Schema-agnostic parsing of IFCs

It is advisable to design your programme in a schema-agnostic fashion to be able to process all schema versions of input IFCs. While different options are presented here, the most comfortable approach for modern C++ developers would be with the use of templates as shown below.

// necessary includes

// For BOOST_PP_SEQ_FOR_EACH and BOOST_PP_STRINGIZE preprocessor macro
#include <boost/preprocessor/seq/for_each.hpp>
// Include all possible schema types that could be parsed
#include "ifcparse/Ifc2x3.h"
#include "ifcparse/Ifc4.h"
#include "ifcparse/Ifc4x3_add2.h"

#define IFC_SCHEMA_SEQ (4x3_rc2)(4)(2x3) // TODO: Enumerate through all IFC schemas you want to be able to process
#define EXPAND_AND_CONCATENATE(elem) Ifc##elem
#define PROCESS_FOR_SCHEMA(r, data, elem) if (schema_version == BOOST_PP_STRINGIZE(elem)) { parseIfc<EXPAND_AND_CONCATENATE(elem)>(file); } else

template<typename Schema>
void parseIfc(IfcParse::IfcFile &file) {
    const typename Schema::IfcProduct::list::ptr elements = file.instances_by_type<typename Schema::IfcProduct>();
    for (typename Schema::IfcProduct::list::it it = elements->begin();
        it != elements->end(); ++it) {
        Schema::IfcProduct *ifcProduct = *it;
        // TODO: Do something with ifcProduct
    }
}

void process(const std::string &schema_version, IfcParse::IfcFile &file) {
    // Syntactic sugar for iterating through all IFC schemas and passing them to main processing method
    BOOST_PP_SEQ_FOR_EACH(PROCESS_FOR_SCHEMA, ,IFC_SCHEMA_SEQ)
    { // The final else to catch unhandled schema version
        throw std::invalid_argument("IFC Schema " + schema_version + " not supported");
    }
}

int main(int argc, char* argv[]) {
    // file of IfcParse::IfcFile previously defined
    auto schema_version = file.schema()->name();
    schema_version = schema_version.substr(3);
    std::transform(schema_version.begin(), schema_version.end(), schema_version.begin(), [](unsigned char c) { return std::tolower(c); });
    process(schema_version, file);
    // TODO: Handle more cases of IFC schema versions here
}

Reading out attributes of an IfcProduct

The properties of an IfcProduct, and by extension any derived class, can be read as by calling the method of the same name, e.g. GlobalId(), Name(). Note that optional properties like name, long name, or description, among others, are wrapped with a boost::optional (documentation) container object. Except for pointer types such as IfcRoot::OwnerHistory, here the developer is still responsible for performing comparison to nullptr before using the value.

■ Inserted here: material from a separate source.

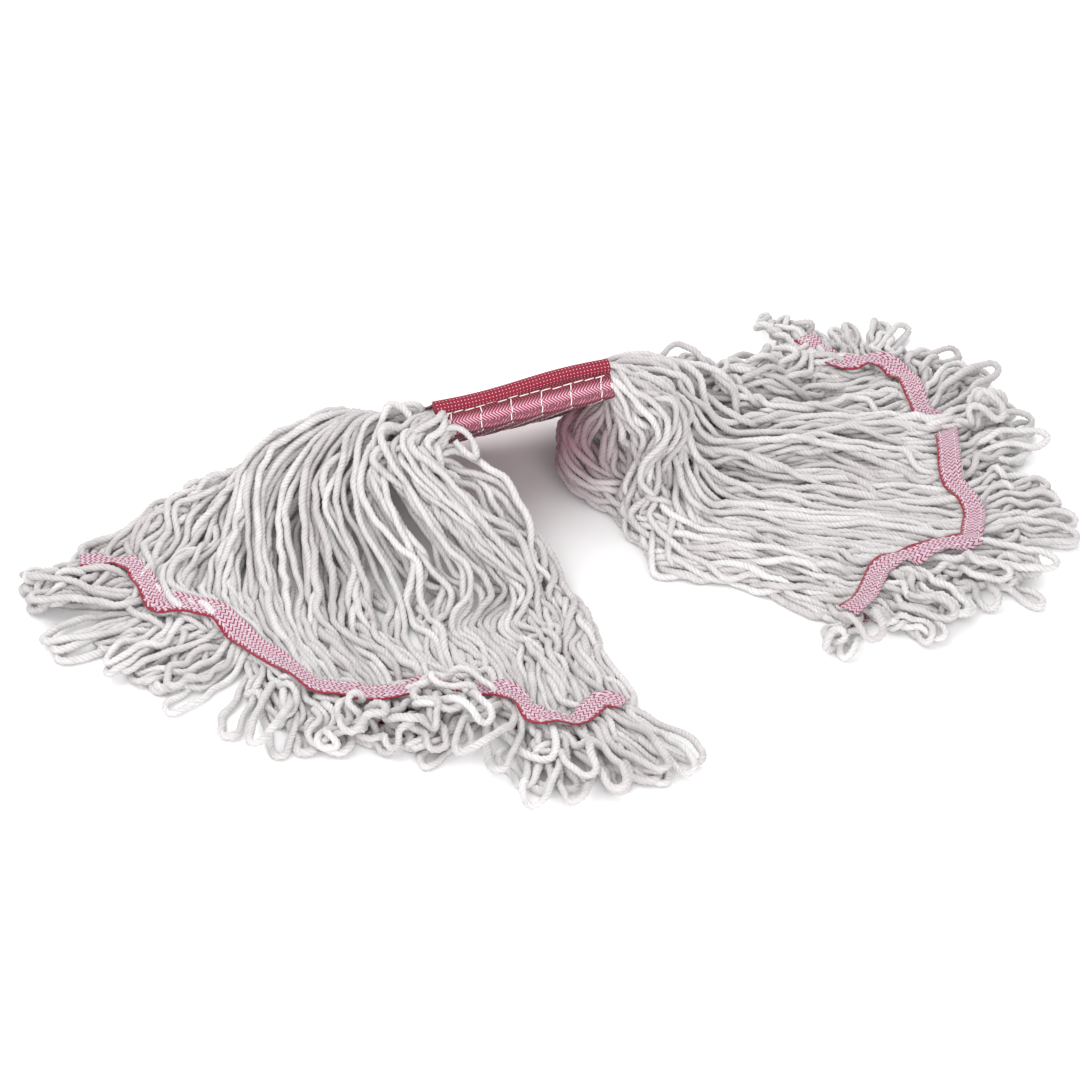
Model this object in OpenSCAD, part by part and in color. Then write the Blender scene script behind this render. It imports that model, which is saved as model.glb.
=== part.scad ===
// String mop head: looped cotton yarn through a sewn red headband, laid down with
// its two tails spread into fans, each tail tied near the loops by a narrow tape.
// Millimetres, +Z up, origin on the floor under the middle of the whole head.
// The yarn runs along the headband's own X, its width lies along Y, its thickness along Z.

/* [Headband] */
// Length of the headband along the yarn, the usual 5 inch size
band_len = 127; // [120:1:134]
// Thickness of the woven web that wraps the yarn
web_t = 1.2; // [0.8:0.1:1.6]
// Radius of the rolled edge on the two long upper edges
roll_r = 5; // [4:0.5:6]
// Angle that the front edge is tipped up
band_tilt = 37; // [34:1:40]
// Angle that the right end is lifted
band_pitch = 4; // [2:1:5]
// Angle that the right end is turned to the back
band_yaw = 19; // [16:1:22]

/* [Yarn] */
// Diameter of one yarn where the headband squeezes it
yarn_d = 4.2; // [3.8:0.1:4.3]
// Distance between yarns in the headband
yarn_pitch = 4.4; // [4.4:0.1:4.6]
// Yarns side by side in the headband
yarn_columns = 32; // [30:1:33]
// Layers of yarn in the headband
yarn_layers = 5; // [5:1:5]
// Locks that each fan of loose yarn is divided into
locks = 8; // [8:1:8]

/* [Tail tape] */
// Width of the tape that ties a tail
tape_w = 16; // [12:1:18]
// Thickness of the tape
tape_t = 1; // [0.6:0.1:1.2]

/* [Sewing] */
// Thickness of the sewing thread as it lies on the cloth
thread_t = 0.5; // [0.3:0.1:0.6]
// Width of the sewing thread
thread_w = 1; // [0.6:0.1:1.4]
// Rows of stitches that cross the headband
cross_rows = 6; // [4:1:6]
// Distance between those rows
cross_pitch = 21; // [18:1:22]

/* [Hidden] */

yarn_white = [0.87, 0.84, 0.79];
web_red = [0.70, 0.07, 0.11];
roll_red = [0.82, 0.08, 0.10];
tape_pink = [0.86, 0.50, 0.55];
thread_white = [0.95, 0.93, 0.92];

// the block of yarn, and the web around it with a little ease
core_w = (yarn_columns - 1) * yarn_pitch + yarn_d;
core_h = (yarn_layers - 1) * yarn_pitch + yarn_d;
core_end = 1;
ease = 0.4;
inner_w = core_w + ease;
inner_h = core_h + ease;
band_w = inner_w + 2 * web_t;
band_t = inner_h + 2 * web_t;

// the headband's own axes and its middle, in the frame of the whole head
band_centre = [-31, 88, 58.5];
band_x = [cos(band_pitch) * cos(band_yaw), cos(band_pitch) * sin(band_yaw), sin(band_pitch)];
band_y = [
    sin(band_tilt) * sin(band_pitch) * cos(band_yaw) - cos(band_tilt) * sin(band_yaw),
    sin(band_tilt) * sin(band_pitch) * sin(band_yaw) + cos(band_tilt) * cos(band_yaw),
    -sin(band_tilt) * cos(band_pitch)
];
band_z = cross(band_x, band_y);
function on_band(p) = band_centre + p.x * band_x + p.y * band_y + p.z * band_z;

// the yarn leaves room to swing at the band's ends: little at the middle, more at the edges
root_gap = 3;
root_flare = 5.5;
root_straight = 22;
function root_row(side, run) = [
    for (k = [0:4])
        on_band([
            side * (band_len / 2 + root_gap + root_flare * abs(k - 2) + run),
            core_w * (0.5 - k / 4),
            0
        ])
];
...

Navigating relationships in IFC

While it is natural to look at the IFC format as a representation of a physical building model where physical objects are related to each other in a tree structure (e.g. site > building > storey > slab), the IFC format allows for the representation of information in a graph-like manner, joining physical objects to meta-information through relationships. A detailed explanation of relationships in IFC is provided in this blog post.

The following function shows how property sets can be extracted from a given IfcObject.

template<typename Schema>
void extractPropertySets(const typename Schema::IfcObject &obj,
                 typename std::vector<typename Schema::IfcPropertySet *> &property_sets) {
    const auto &is_defined_by = obj.IsDefinedBy();
    if (is_defined_by == nullptr)
        return;
    std::vector<typename Schema::IfcRelDefines *> rels(is_defined_by->size());
    typename std::vector<typename Schema::IfcRelDefines *>::iterator it = std::copy_if(
        is_defined_by->begin(), is_defined_by->end(), rels.begin(),
        [](const typename Schema::IfcRelDefines *x) {
            if (x == nullptr) return false;
            const typename Schema::IfcRelDefinesByProperties *defines_by_properties =
                x->template as<typename Schema::IfcRelDefinesByProperties>();
            if (defines_by_properties == nullptr) return false;
            const auto *relating_property_definition =
                defines_by_properties->RelatingPropertyDefinition();
            if (relating_property_definition == nullptr) return false;
            return relating_property_definition->template as<typename Schema::IfcPropertySet>() !=
                nullptr;
        });
    rels.resize(std::distance(rels.begin(), it));
    property_sets.resize(rels.size());
    std::transform(rels.begin(), rels.end(), property_sets.begin(),
                    [](const typename Schema::IfcRelDefines *x) {
                    const typename Schema::IfcRelDefinesByProperties *defines_by_properties = x->template as<typename Schema::IfcRelDefinesByProperties>();
                    return defines_by_properties->RelatingPropertyDefinition()->template as<typename Schema::IfcPropertySet>();
                    });
}

Defensive programming with IfcOpenshell

The need for (down-)casting object pointers when accessing various properties in an IFC entity is evident from the previous code sample as the methods and properties usually return the abstract class of the entity. It is hence important to check for nullptr when performing such casts. The existence of certain fields and properties should also be checked. Also note that IfcOpenShell has as of now not been tested explicitly against malicious inputs. Schema validation (the correctness of attribute types and conformance to schema where rules) can currently only be assessed in Python (using ifcopenshell.validate –rules).